There is a book called “The Artists Way” by Julia Cameron. It’s a work book of sorts for artists and aspiring artists. For some reason my Mother had a copy. I think she skimmed through it before deciding it wasn’t for her. She gave it to me and I immediately put it in my desk drawer, where it sat untouched for about a year.
Now that I’m beginning to get over all the excitement of getting married, I feel a desire to re-commit to the business of living a good creative life. So I’ve started working through the book. One of the exercises in the first week is to write a letter to one of your early artistic champions. Someone who believed in your abilities from the start. So I wrote a letter. I wrote to Vinny.
Vinny Baker was a friend of my Father and the greatest guitar player I ever heard. He was the single biggest influence of my first musical years. An inspiration, he was the ideal to work towards. The gold standard. Together we picked out my first real acoustic guitar and together we recorded the album “Wood” in 2006 at his VeeBee Studios. He passed from this life suddenly and unexpectedly three years ago today. I think about him all the time.
Letter to your champion:
I want to thank you for letting your love of music spill over into everyone who met you. I’m thankful to have been exposed to your passion and musical knowledge at such a young age. Music lit you up and then it lit me up. You were the wise man handing out knowledge with kindness and warmth. You were my teacher and guide. When I was a boy you were a God and now you are gone. You were discipline and joy. You loved your instrument and the hum of electric amplifiers. You hated all pretence.

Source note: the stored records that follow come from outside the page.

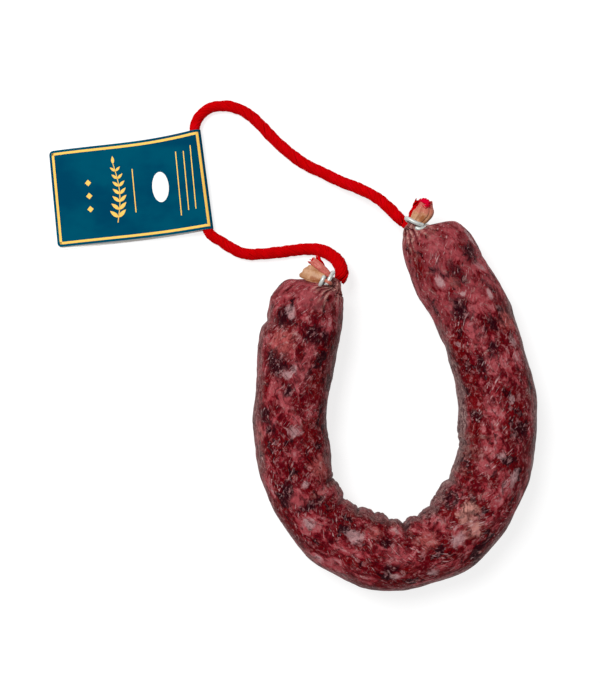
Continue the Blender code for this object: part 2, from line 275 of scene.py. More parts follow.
# Pieces of fat and lean that show most on the upper side, by kind: x, y, half length, half width
PATCHES = {
    "pink": (
        (-45.5, 10.8, 6.1, 5.6), (-40.9, 21.1, 3.8, 2.8), (-57.0, 5.7, 3.8, 2.8),
        (-52.7, -2.0, 4.2, 2.8), (35.5, 39.8, 2.8, 2.8), (37.0, 29.0, 6.5, 3.3),
        (44.7, 14.9, 4.7, 4.2), (-0.3, -74.8, 5.2, 3.8), (-42.0, 46.9, 5.6, 4.2),
        (16.0, 70.9, 4.7, 3.3), (42.2, -3.3, 3.8, 3.3), (41.7, -33.3, 2.6, 5.2),
        (-45.9, -48.8, 4.2, 4.2),
    ),
    "salmon": (
        (-54.6, 25.0, 7.6, 5.8), (-64.7, -17.3, 3.8, 3.3), (52.4, 34.9, 4.7, 4.2),
        (14.1, -68.6, 4.2, 3.8), (27.0, 52.7, 3.3, 2.3), (-35.9, -33.9, 5.2, 4.7),
        (-10.1, -63.8, 2.8, 2.8),
    ),
    "lean": (
        (-38.0, 5.7, 5.6, 3.8), (-40.9, -16.8, 6.1, 4.7), (28.7, 22.7, 5.2, 4.2),
        (34.6, 7.6, 4.2, 2.8), (24.3, -54.5, 3.8, 3.3), (5.2, -81.8, 4.7, 2.3),
        (10.7, 60.1, 6.6, 2.8), (36.8, -3.5, 7.0, 4.0), (36.2, -16.8, 8.0, 3.4),
        (-21.6, -77.9, 4.2, 2.3),
    ),
    "dark": (
        (-56.2, 14.6, 5.6, 5.0), (-58.4, 19.0, 2.8, 2.8), (-37.5, 28.2, 4.2, 7.0),
        (-50.9, 2.6, 2.8, 2.3), (-62.1, -8.7, 3.8, 3.3), (-59.1, -15.1, 3.8, 2.8),
        (29.5, 40.2, 6.1, 3.8), (44.5, 34.8, 2.8, 1.9), (44.4, 22.7, 3.3, 2.3),
        (39.1, 14.1, 4.2, 2.3), (25.6, -48.7, 4.7, 3.8), (-5.2, -68.9, 2.8, 2.3),
        (-2.7, -81.0, 4.2, 1.9), (-52.8, 36.0, 4.6, 4.6), (28.0, 57.1, 5.2, 2.3),
        (34.2, 66.5, 4.7, 3.3), (36.5, -9.7, 2.3, 3.3), (57.3, -16.1, 4.2, 3.8),
        (-40.2, -51.1, 1.9, 6.6), (-51.6, -43.6, 3.8, 2.8),
    ),
    "fat": (
        (-47.8, -17.2, 2.3, 3.1), (-48.7, 12.4, 1.6, 1.4), (-51.6, 9.4, 1.9, 1.9),
        (43.0, 48.1, 2.3, 1.2), (30.1, 47.3, 0.9, 0.9), (54.3, 25.9, 2.8, 1.4),
        (28.5, 24.1, 1.2, 1.2), (27.9, -67.3, 3.8, 2.3), (16.8, -83.3, 2.3, 1.9),
        (-0.5, -84.8, 2.8, 1.4), (-50.2, 40.8, 1.8, 1.8), (-49.3, 37.2, 1.4, 1.4),
        (20.0, 53.2, 2.8, 1.4), (34.3, 76.0, 4.2, 1.6), (53.2, -1.3, 1.9, 1.4),
        (48.1, -27.5, 1.9, 1.4), (54.7, -38.9, 4.2, 1.9), (-43.3, -41.3, 1.6, 1.4),
        (-40.7, -59.8, 2.3, 1.9), (-19.7, -65.9, 4.2, 2.8),
    ),
    "cream": (
        (32.9, -54.1, 4.7, 3.8), (35.7, -62.7, 3.8, 3.8),
    ),
}
PATCH_STRENGTH = {"pink": 0.65, "salmon": 0.65, "lean": 0.95, "dark": 0.9, "fat": 0.72, "cream": 0.65}


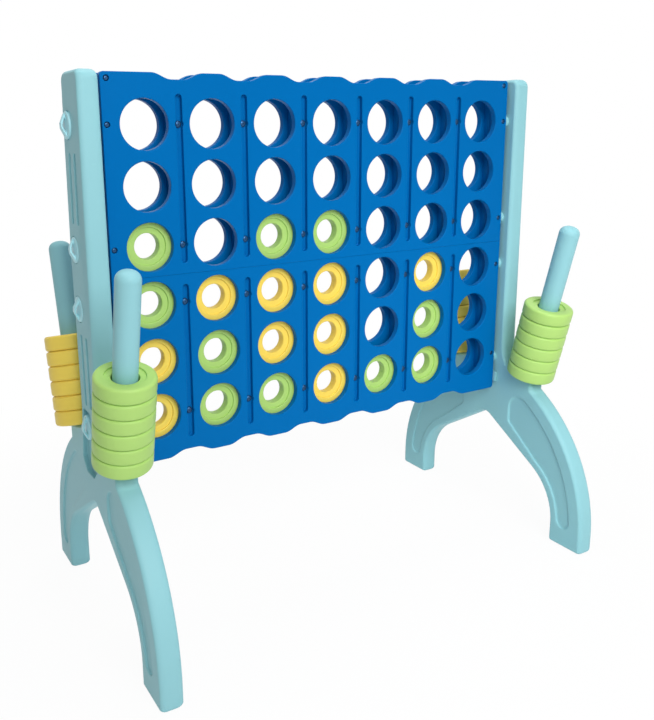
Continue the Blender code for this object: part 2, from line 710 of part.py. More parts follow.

I remember hiding, spellbound and underage, in darkened corners of pubs all over the country, watching you performing miracles on a red Fender Stratocaster. I remember a note that went on forever. I knew then that I wanted more than anything to be a musician.
“Wood” is almost ten years old. That record wouldn’t exist without you. I remember clearly, early mornings at the new VeeBee studio. Before any work could begin, we would have coffee, and maybe a sandwich or a slice of toast. It was a very important and exciting time. Thank you for your enthusiasm and patience on that project.
This was my education and music was a warm blanket I was wrapped up in. I was in love. I owe you more than I know and now you’re gone. Your guitar is under my care and I try every time I pick it up to do it justice, to honour your spirit in the wood, and in the world.
I will be forever thankful for the time you gave me and for the sparks in your hands.